§ **STATED TASK**: Reproduce each line of the listing exactly.

§ **PROVIDED DATA**:
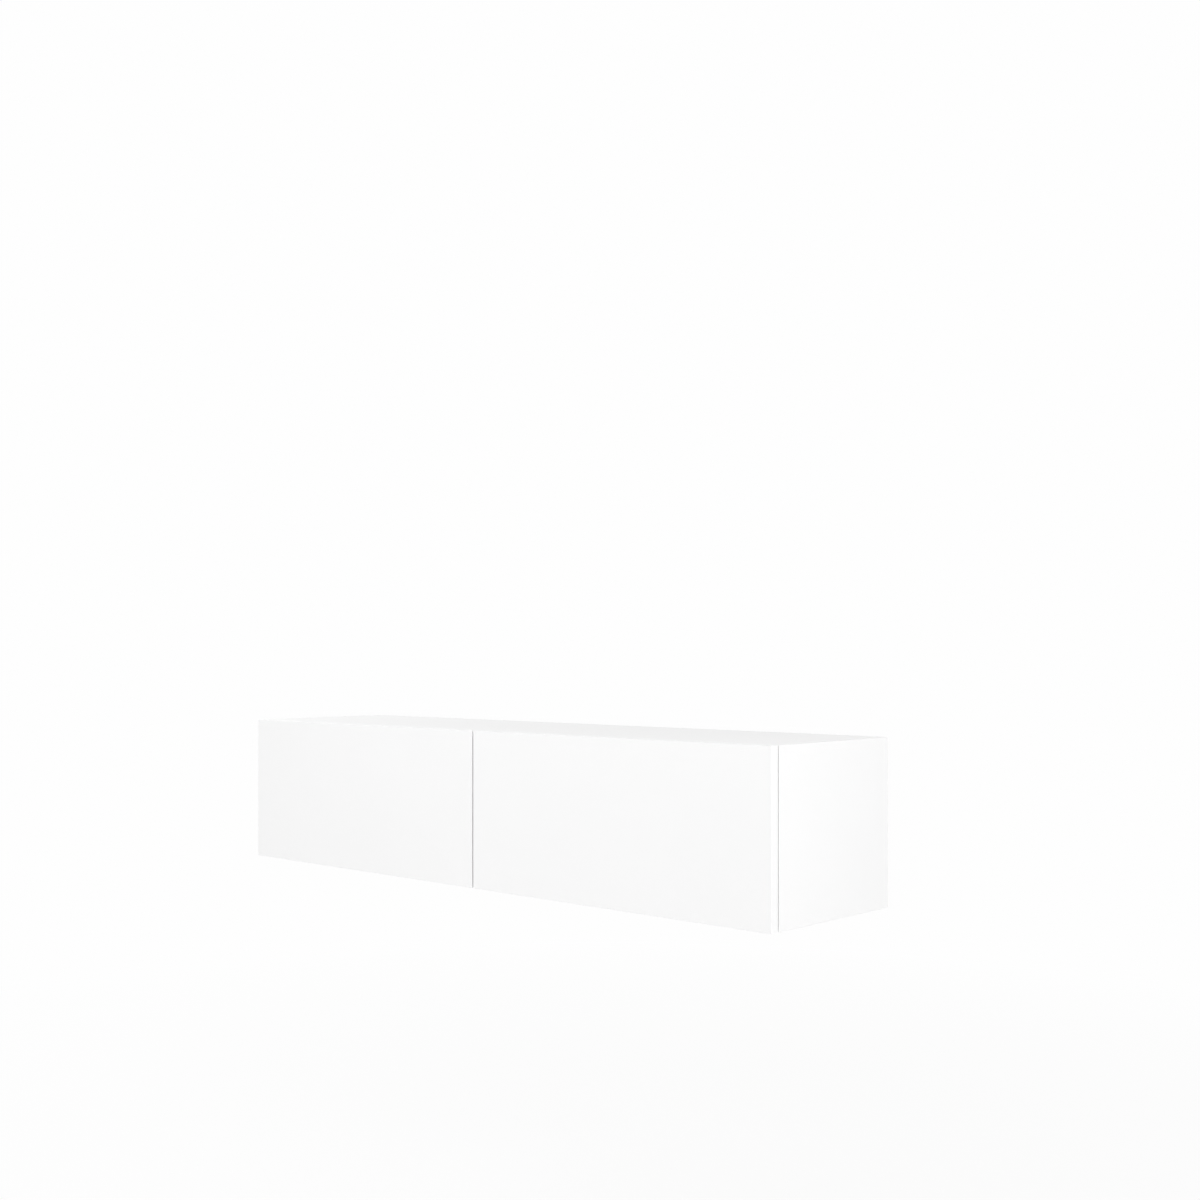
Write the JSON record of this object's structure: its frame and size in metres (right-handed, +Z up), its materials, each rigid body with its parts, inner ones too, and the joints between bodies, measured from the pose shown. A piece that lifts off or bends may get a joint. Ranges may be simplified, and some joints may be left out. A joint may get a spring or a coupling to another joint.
{
  "type": "floating media console",
  "caption": "Wall-hung media console with two handleless lift-up flaps over open compartments, hung on a concealed wall rail.",
  "frame": {"origin": "middle of the wall rail's back face, in the plane of the wall, 50 mm below the console's top", "axes": "+Z up, +Y towards the wall, +X to the right seen from the front; the flaps face -Y"},
  "size_m": [1.4, 0.3455, 0.3],
  "materials": {
    "white_laminate": "satin white melamine laminate on chipboard, with bare chipboard on the wall-side edges",
    "white_edge": "satin white edge band",
    "white_hardboard": "hardboard, white lacquered inside and bare brown on the wall side",
    "white_plastic": "moulded white plastic",
    "grey_plastic": "moulded grey plastic",
    "zinc_steel": "zinc-plated steel",
    "nickel_steel": "nickel-plated steel",
    "spring_steel": "bright steel",
    "clear_rubber": "clear soft bumper"
  },
  "bodies": {
    "carcass": {"top_panel": "white_laminate", "bottom_panel": "white_laminate", "centre_partition": "white_laminate", "back_panel": "white_hardboard", "wall_rail": "zinc_steel", "left_side_panel": "white_laminate", "left_cable_grommet": "white_plastic", "left_hanger_case": "zinc_steel", "left_hanger_hook": "zinc_steel", "left_hanger_cover": "white_plastic", "left_stay_housing": "grey_plastic", "left_stay_cover": "grey_plastic", "left_stay_pivot_pin": "spring_steel", "left_latch_housing": "grey_plastic", "left_latch_spring": "spring_steel", "left_inner_hinge_arm": "nickel_steel", "left_inner_hinge_plate": "nickel_steel", "left_inner_hinge_pin": "spring_steel", "left_inner_bumper": "clear_rubber", "left_outer_hinge_arm": "nickel_steel", "left_outer_hinge_plate": "nickel_steel", "left_outer_hinge_pin": "spring_steel", "left_outer_bumper": "clear_rubber", "right_side_panel": "white_laminate", "right_cable_grommet": "white_plastic", "right_hanger_case": "zinc_steel", "right_hanger_hook": "zinc_steel", "right_hanger_cover": "white_plastic", "right_stay_housing": "grey_plastic", "right_stay_cover": "grey_plastic", "right_stay_pivot_pin": "spring_steel", "right_latch_housing": "grey_plastic", "right_latch_spring": "spring_steel", "right_inner_hinge_arm": "nickel_steel", "right_inner_hinge_plate": "nickel_steel", "right_inner_hinge_pin": "spring_steel", "right_inner_bumper": "clear_rubber", "right_outer_hinge_arm": "nickel_steel", "right_outer_hinge_plate": "nickel_steel", "right_outer_hinge_pin": "spring_steel", "right_outer_bumper": "clear_rubber"},
    "left_flap_leaf": {"left_flap": "white_laminate", "left_flap_edge_band": "white_edge", "left_flap_bracket": "nickel_steel", "left_strike_plate": "zinc_steel", "left_inner_hinge_cup": "nickel_steel", "left_outer_hinge_cup": "nickel_steel"},
    "right_flap_leaf": {"right_flap": "white_laminate", "right_flap_edge_band": "white_edge", "right_flap_bracket": "nickel_steel", "right_strike_plate": "zinc_steel", "right_inner_hinge_cup": "nickel_steel", "right_outer_hinge_cup": "nickel_steel"},
    "left_arm": {"left_stay_arm": "nickel_steel"},
    "right_arm": {"right_stay_arm": "nickel_steel"},
    "left_link": {"left_stay_link": "nickel_steel"},
    "right_link": {"right_stay_link": "nickel_steel"},
    "left_plunger": {"left_latch_plunger": "white_plastic"},
    "right_plunger": {"right_latch_plunger": "white_plastic"}
  },
  "joints": [
    {"name": "left_flap_hinge", "type": "hinge", "parent": "carcass", "child": "left_flap_leaf", "pos_m": [-0.35087, -0.3357, 0.043], "axis": [-1, 0, 0], "range_deg": [0, 90]},
    {"name": "right_flap_hinge", "type": "hinge", "parent": "carcass", "child": "right_flap_leaf", "pos_m": [0.35087, -0.3357, 0.043], "axis": [-1, 0, 0], "range_deg": [0, 90]},
    {"name": "left_stay_arm_pivot", "type": "hinge", "parent": "carcass", "child": "left_arm", "pos_m": [-0.67225, -0.1857, -0.017], "axis": [-1, 0, 0], "range_deg": [0, 90]},
    {"name": "right_stay_arm_pivot", "type": "hinge", "parent": "carcass", "child": "right_arm", "pos_m": [0.67225, -0.1857, -0.017], "axis": [-1, 0, 0], "range_deg": [0, 90]},
    {"name": "left_stay_elbow", "type": "hinge", "parent": "left_arm", "child": "left_link", "pos_m": [-0.66925, -0.1575, -0.117], "axis": [-1, 0, 0], "range_deg": [-90, 0]},
    {"name": "right_stay_elbow", "type": "hinge", "parent": "right_arm", "child": "right_link", "pos_m": [0.66925, -0.1575, -0.117], "axis": [-1, 0, 0], "range_deg": [-90, 0]},
    {"name": "left_latch_travel", "type": "slide", "parent": "carcass", "child": "left_plunger", "axis": [0, -1, 0], "range_m": [0, 0.02]},
    {"name": "right_latch_travel", "type": "slide", "parent": "carcass", "child": "right_plunger", "axis": [0, -1, 0], "range_m": [0, 0.02]}
  ],
  "couplings": [
    {"joint": "left_stay_arm_pivot", "follows": "left_flap_hinge", "ratio": 1},
    {"joint": "right_stay_arm_pivot", "follows": "right_flap_hinge", "ratio": 1},
    {"joint": "left_stay_elbow", "follows": "left_flap_hinge", "ratio": -1},
    {"joint": "right_stay_elbow", "follows": "right_flap_hinge", "ratio": -1},
    {"joint": "left_latch_travel", "follows": "left_flap_hinge", "m_per_rad": 0.0127},
    {"joint": "right_latch_travel", "follows": "right_flap_hinge", "m_per_rad": 0.0127}
  ]
}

§ **RESPONSE FOR THIS EXERCISE**:
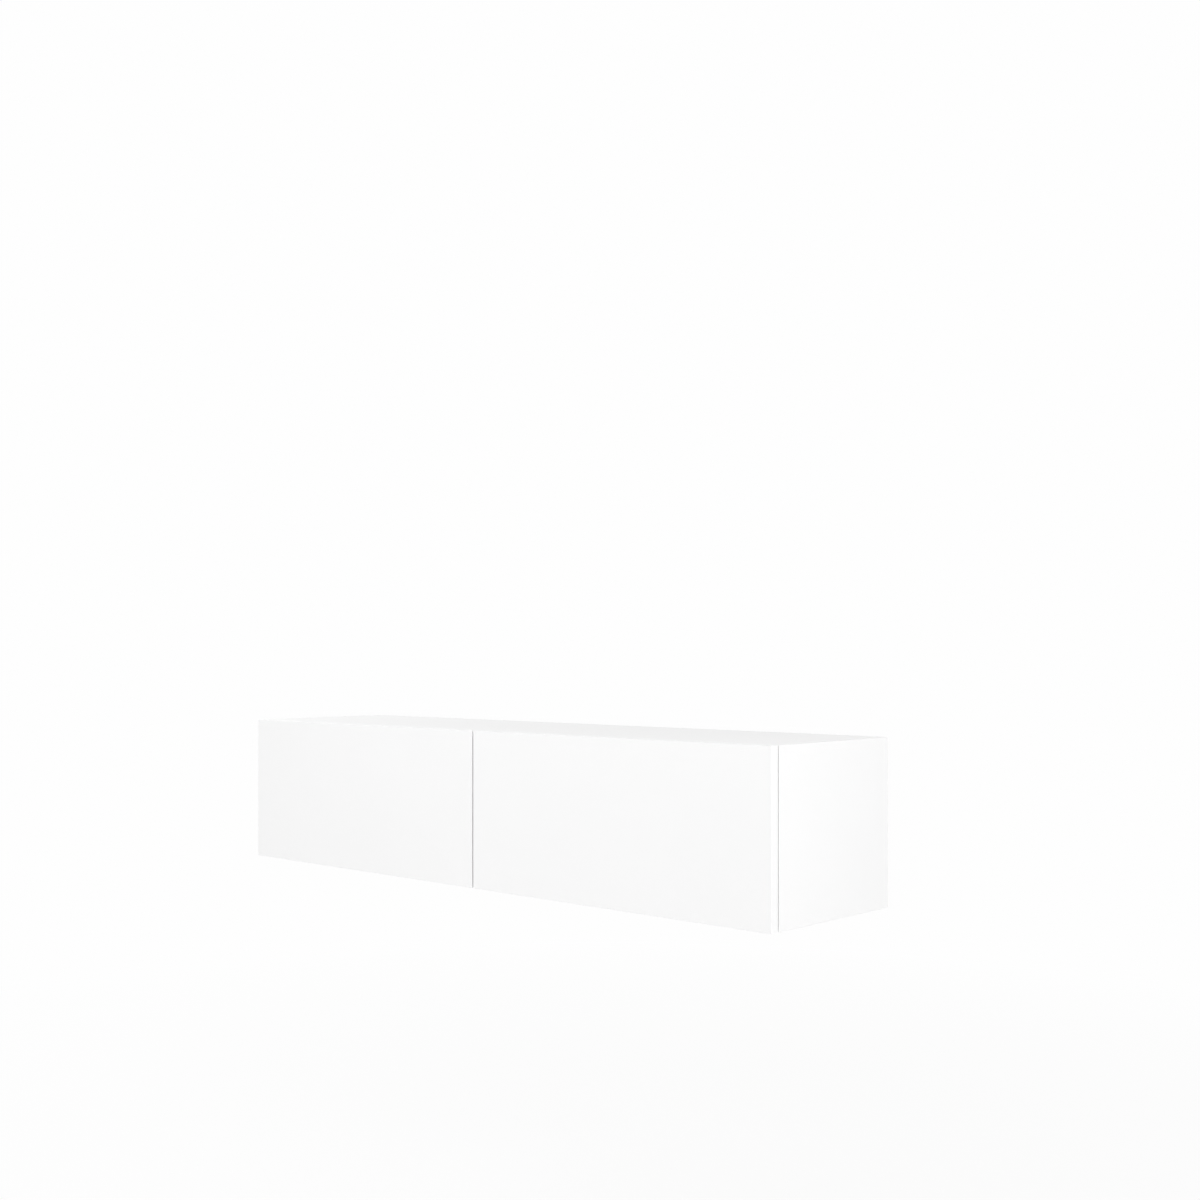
Write the JSON record of this object's structure: its frame and size in metres (right-handed, +Z up), its materials, each rigid body with its parts, inner ones too, and the joints between bodies, measured from the pose shown. A piece that lifts off or bends may get a joint. Ranges may be simplified, and some joints may be left out. A joint may get a spring or a coupling to another joint.
{
  "type": "floating media console",
  "caption": "Wall-hung media console with two handleless lift-up flaps over open compartments, hung on a concealed wall rail.",
  "frame": {"origin": "middle of the wall rail's back face, in the plane of the wall, 50 mm below the console's top", "axes": "+Z up, +Y towards the wall, +X to the right seen from the front; the flaps face -Y"},
  "size_m": [1.4, 0.3455, 0.3],
  "materials": {
    "white_laminate": "satin white melamine laminate on chipboard, with bare chipboard on the wall-side edges",
    "white_edge": "satin white edge band",
    "white_hardboard": "hardboard, white lacquered inside and bare brown on the wall side",
    "white_plastic": "moulded white plastic",
    "grey_plastic": "moulded grey plastic",
    "zinc_steel": "zinc-plated steel",
    "nickel_steel": "nickel-plated steel",
    "spring_steel": "bright steel",
    "clear_rubber": "clear soft bumper"
  },
  "bodies": {
    "carcass": {"top_panel": "white_laminate", "bottom_panel": "white_laminate", "centre_partition": "white_laminate", "back_panel": "white_hardboard", "wall_rail": "zinc_steel", "left_side_panel": "white_laminate", "left_cable_grommet": "white_plastic", "left_hanger_case": "zinc_steel", "left_hanger_hook": "zinc_steel", "left_hanger_cover": "white_plastic", "left_stay_housing": "grey_plastic", "left_stay_cover": "grey_plastic", "left_stay_pivot_pin": "spring_steel", "left_latch_housing": "grey_plastic", "left_latch_spring": "spring_steel", "left_inner_hinge_arm": "nickel_steel", "left_inner_hinge_plate": "nickel_steel", "left_inner_hinge_pin": "spring_steel", "left_inner_bumper": "clear_rubber", "left_outer_hinge_arm": "nickel_steel", "left_outer_hinge_plate": "nickel_steel", "left_outer_hinge_pin": "spring_steel", "left_outer_bumper": "clear_rubber", "right_side_panel": "white_laminate", "right_cable_grommet": "white_plastic", "right_hanger_case": "zinc_steel", "right_hanger_hook": "zinc_steel", "right_hanger_cover": "white_plastic", "right_stay_housing": "grey_plastic", "right_stay_cover": "grey_plastic", "right_stay_pivot_pin": "spring_steel", "right_latch_housing": "grey_plastic", "right_latch_spring": "spring_steel", "right_inner_hinge_arm": "nickel_steel", "right_inner_hinge_plate": "nickel_steel", "right_inner_hinge_pin": "spring_steel", "right_inner_bumper": "clear_rubber", "right_outer_hinge_arm": "nickel_steel", "right_outer_hinge_plate": "nickel_steel", "right_outer_hinge_pin": "spring_steel", "right_outer_bumper": "clear_rubber"},
    "left_flap_leaf": {"left_flap": "white_laminate", "left_flap_edge_band": "white_edge", "left_flap_bracket": "nickel_steel", "left_strike_plate": "zinc_steel", "left_inner_hinge_cup": "nickel_steel", "left_outer_hinge_cup": "nickel_steel"},
    "right_flap_leaf": {"right_flap": "white_laminate", "right_flap_edge_band": "white_edge", "right_flap_bracket": "nickel_steel", "right_strike_plate": "zinc_steel", "right_inner_hinge_cup": "nickel_steel", "right_outer_hinge_cup": "nickel_steel"},
    "left_arm": {"left_stay_arm": "nickel_steel"},
    "right_arm": {"right_stay_arm": "nickel_steel"},
    "left_link": {"left_stay_link": "nickel_steel"},
    "right_link": {"right_stay_link": "nickel_steel"},
    "left_plunger": {"left_latch_plunger": "white_plastic"},
    "right_plunger": {"right_latch_plunger": "white_plastic"}
  },
  "joints": [
    {"name": "left_flap_hinge", "type": "hinge", "parent": "carcass", "child": "left_flap_leaf", "pos_m": [-0.35087, -0.3357, 0.043], "axis": [-1, 0, 0], "range_deg": [0, 90]},
    {"name": "right_flap_hinge", "type": "hinge", "parent": "carcass", "child": "right_flap_leaf", "pos_m": [0.35087, -0.3357, 0.043], "axis": [-1, 0, 0], "range_deg": [0, 90]},
    {"name": "left_stay_arm_pivot", "type": "hinge", "parent": "carcass", "child": "left_arm", "pos_m": [-0.67225, -0.1857, -0.017], "axis": [-1, 0, 0], "range_deg": [0, 90]},
    {"name": "right_stay_arm_pivot", "type": "hinge", "parent": "carcass", "child": "right_arm", "pos_m": [0.67225, -0.1857, -0.017], "axis": [-1, 0, 0], "range_deg": [0, 90]},
    {"name": "left_stay_elbow", "type": "hinge", "parent": "left_arm", "child": "left_link", "pos_m": [-0.66925, -0.1575, -0.117], "axis": [-1, 0, 0], "range_deg": [-90, 0]},
    {"name": "right_stay_elbow", "type": "hinge", "parent": "right_arm", "child": "right_link", "pos_m": [0.66925, -0.1575, -0.117], "axis": [-1, 0, 0], "range_deg": [-90, 0]},
    {"name": "left_latch_travel", "type": "slide", "parent": "carcass", "child": "left_plunger", "axis": [0, -1, 0], "range_m": [0, 0.02]},
    {"name": "right_latch_travel", "type": "slide", "parent": "carcass", "child": "right_plunger", "axis": [0, -1, 0], "range_m": [0, 0.02]}
  ],
  "couplings": [
    {"joint": "left_stay_arm_pivot", "follows": "left_flap_hinge", "ratio": 1},
    {"joint": "right_stay_arm_pivot", "follows": "right_flap_hinge", "ratio": 1},
    {"joint": "left_stay_elbow", "follows": "left_flap_hinge", "ratio": -1},
    {"joint": "right_stay_elbow", "follows": "right_flap_hinge", "ratio": -1},
    {"joint": "left_latch_travel", "follows": "left_flap_hinge", "m_per_rad": 0.0127},
    {"joint": "right_latch_travel", "follows": "right_flap_hinge", "m_per_rad": 0.0127}
  ]
}